There is no major trend in German companies to call employees back to the office after working from home, according to a survey by the ifo Institute. According to the survey, only 12 percent of companies were planning stricter guidelines and only four percent wanted to abolish working from home completely. On the other hand, 75 percent of companies in which working from home is possible wanted to keep it unchanged. 13 percent of service providers and eight percent of industrial companies were even planning more flexible home office regulations.

"These results refute the view that the trend is moving back to the office," says ifo researcher Jean-Victor Alipour according to the press release. "Public reporting focuses on individual companies where working from home is to be scaled back. This exaggerates the actual development," explains Alipour. A study by the ZEW economic research institute recently came to similar conclusions.

Of course, not every job is suitable for working from home. According to the ifo researchers, working from home is generally possible in 79% of companies. This is significantly more common in large companies (93%) than in small and medium-sized enterprises (75%). There are also industry differences: 82 percent of service providers and 89 percent of industrial companies are able to offer home offices, but only 40 percent of construction and retail companies. Across all sectors, only a minority wanted to restrict or abolish working from home. "Working from home is and will remain firmly anchored in Germany," concludes Alipour. "The clocks are not turning back to 2019."

Leaders in the tech industry in particular, especially in the USA, have repeatedly made public statements against working from home and ordered employees back to the office, at least in part.
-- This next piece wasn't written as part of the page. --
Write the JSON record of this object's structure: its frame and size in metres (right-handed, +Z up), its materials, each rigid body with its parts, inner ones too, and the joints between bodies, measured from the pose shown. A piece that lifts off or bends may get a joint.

The most recent example of this is Oneplus co-founder Carl Pei and his smartphone start-up Nothing in London: Pei has announced that all 450 employees are to work from home five days a week again. In his letter to employees posted on LinkedIn, Pei argues that the close collaboration between departments that is needed and the fast pace of work at Nothing simply cannot be achieved remotely.
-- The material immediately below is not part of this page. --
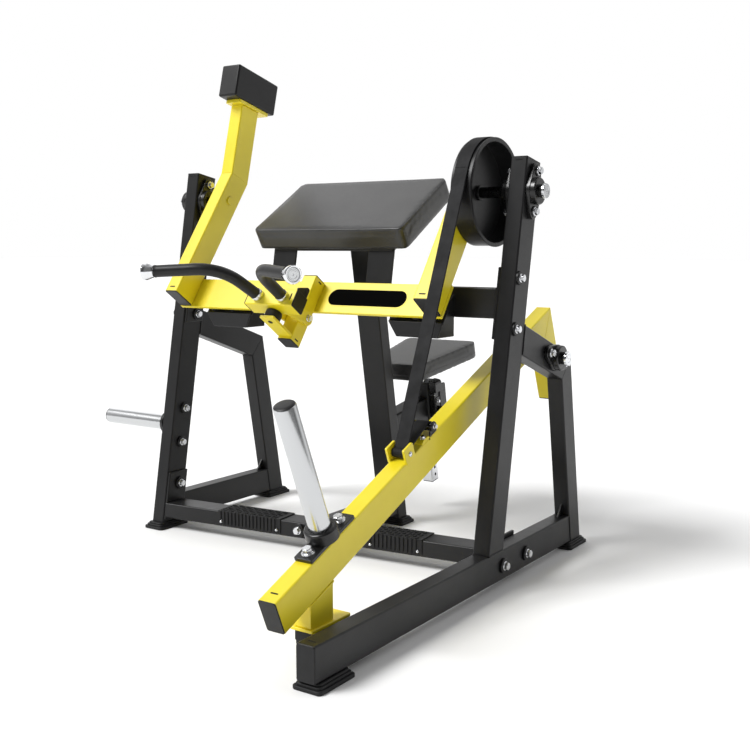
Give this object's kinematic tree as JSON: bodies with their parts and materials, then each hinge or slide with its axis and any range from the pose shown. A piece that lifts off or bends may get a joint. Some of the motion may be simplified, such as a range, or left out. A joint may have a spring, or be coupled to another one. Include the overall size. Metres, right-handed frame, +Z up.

According to a survey by the service provider Bamboo HR, some US managers may also have pushed the obligation to return to the office as a kind of hidden job reduction. According to the survey, 25 percent of senior management among those surveyed are said to have hoped to persuade some employees to resign voluntarily. In Germany, for example, SAP CEO Christian Klein caused displeasure among the workforce when the software company's liberal home office rules were replaced by a three-day attendance requirement.